Today, I caught up with my friend Mirva Lempiäinen, a very talented globe-trotting journalist. We met up for lunch in Munich, Germany.
As we pushed open the heavy door to the Augustinerbräu, we inhaled the unmistakable aroma of malted wheat. There were lanterns beneath the vaulted ceilings and deer antlers on the white-washed walls. It’s a very traditional Bavarian beer hall, and the food is delicious, even if you don’t plan to imbibe. Mirva and I sat down on a long wooden bench and munched on doughy pretzels; we hadn’t seen each other for a couple of years, so we traded our latest travel stories from Bucharest and Zürich, Havana and Kathmandu.

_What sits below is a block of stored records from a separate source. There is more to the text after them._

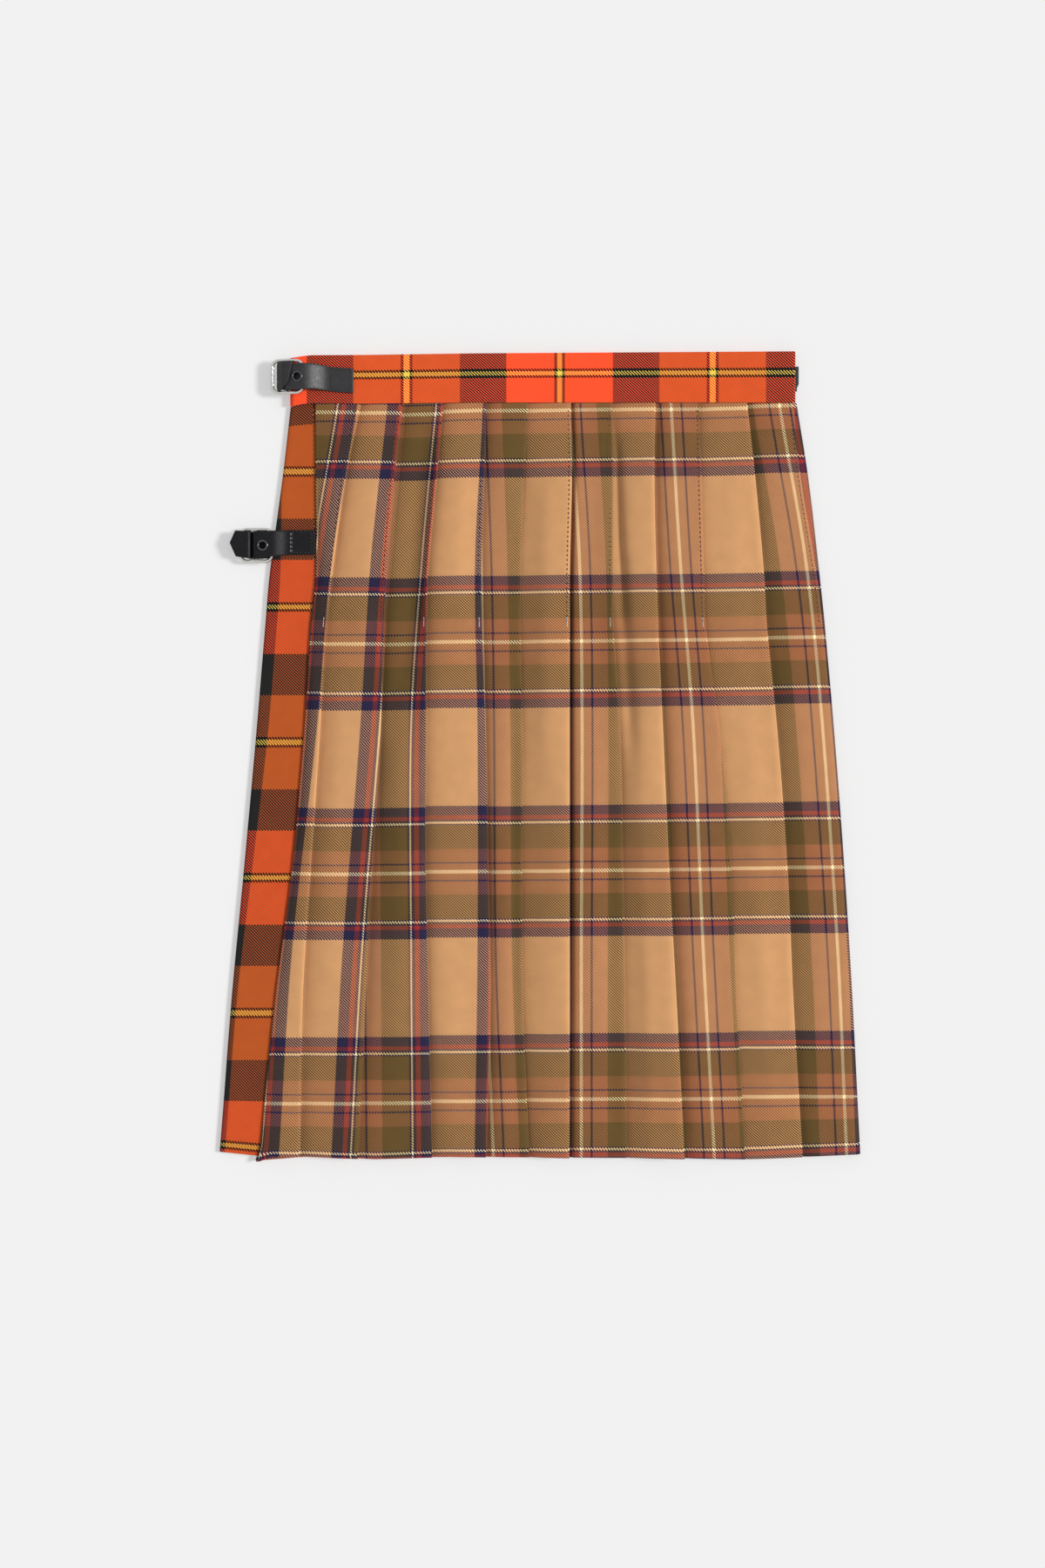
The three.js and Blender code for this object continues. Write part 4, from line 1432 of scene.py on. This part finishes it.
@dataclass
class Fastening:
    """Leather chape sewn down at one end and wrapped round a buckle's bar, the buckle and an eyelet."""

    name: str
    frame: tuple[float, float, float]
    tilt: float
    eyelet: float
    tab: tuple[float, float, float]
    return_end: float
    middle: tuple[tuple[float, float], ...]
    width: tuple[tuple[float, float], ...]
    box: tuple[float, float]
    wire: float = 2.4
    bar: float = 2.0
    half: tuple[float, float] = (10.3, 10.6)
    corner: float = 4.4
    leather: float = 1.6
    stitch_inset: float = 1.3
    stitch_pitch: float = 2.5
    eyelet_radii: tuple[float, float] = (3.8, 2.3)
    hole_depth: float = 8.0
    hole_clear: float = 0.1
    pale_column: bool = False
    column_gap: float = 0.45
    return_sag: float = 0.0
    rim_flat: float = 0.75
    rim_lift: float = 0.25
    barrel: tuple[float, float] = (0.5, 1.7)

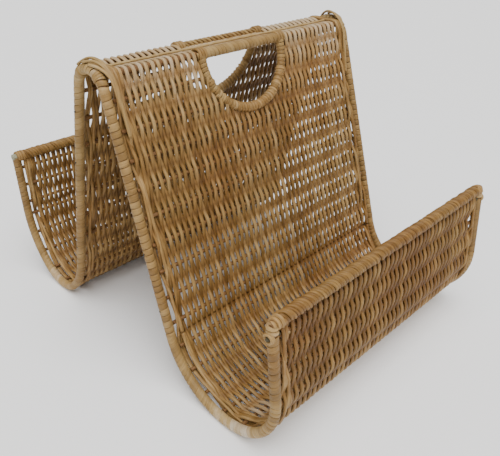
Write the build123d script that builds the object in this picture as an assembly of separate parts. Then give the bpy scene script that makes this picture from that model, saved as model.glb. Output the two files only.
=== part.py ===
from build123d import *
import math
import os

# Woven rattan magazine rack: two bent side frames, joined by cross rods that carry a
# woven sheet. Seen from the side the sheet makes an M: a trough, a ridge and a trough.
# Millimetres. X runs along the ridge, the front trough is at -Y and Z is up.
# The origin is at the middle of the base, on the surface that the rack stands on.

# ---- Side frames ----
FRAME_SPAN = 370.0            # between the centre lines of the two side frames
ROD_RADIUS = 4.2              # bare rattan rod of a side frame
WRAP_RADIUS = 5.5             # outside of the flat cane wound on it
FOOT_DEPTH = 0.4              # worn flat under each trough, where the rack stands

# ---- Side profile, from the front lip to the back lip, on the frames' centre line ----
FRONT_LIP_LEAN = 5.5          # degrees, the lip's top leans towards the ridge
FRONT_LIP_BEND = 74.0         # radius of the front trough on its lip side
FRONT_SLOPE_BEND = 86.0       # radius of the front trough on its slope side
FRONT_LEG_LEAN = 17.4         # degrees from upright
RIDGE_BEND = 24.0
BACK_LEG_LEAN = 13.7
BACK_SLOPE_BEND = 97.0
BACK_BOTTOM_BEND = 54.0
BACK_BOTTOM_TURN = 40.0       # degrees, each side of the back trough's lowest point
BACK_LIP_BEND = 103.0
BACK_LIP_LEAN = 1.3           # the lip's top leans away from the ridge
RIDGE_HEIGHT = 333.0          # centre line at the ridge, above the centre line at a foot
LIP_HEIGHT = 168.4            # the same for the two lips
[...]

After lunch, I attempted to show Mirva the famous Rathaus-Glockenspiel. We jogged towards Marienplatz to catch a glimpse of the clockwork statues doing the “Dance of the Coopers.” Unfortunately, I completely forgot that the Glockenspiel only comes to life at 11 AM and 12 PM. So when we finally emerged from within a throng of German tourists at 1:04 PM, we saw… nothing much. There were no chimes and the life-size figurines were frozen in time. But this is what it should have looked and sounded like:
The Glockenspiel is neither an amazing feat of technology nor the very height of culture, but – come on – it’s cute!
My whole trip to Munich was made possible by a wonderful little invention called the “Bayern-Ticket,” which enables me to travel anywhere in Bavaria (and certain parts of Austria) for just € 21. It is valid on the train and it even allows me to use the public transportation in Munich while I’m there. This is smart marketing because it encourages day trips!
In the evening, when I got back to my flat in Salzburg, I found a house-full of people there! I got to spend time with some good friends I hadn’t seen in years, and we chatted about opera while eating Gugelhupf by candlelight. I have to admit: it’s a wonderful life.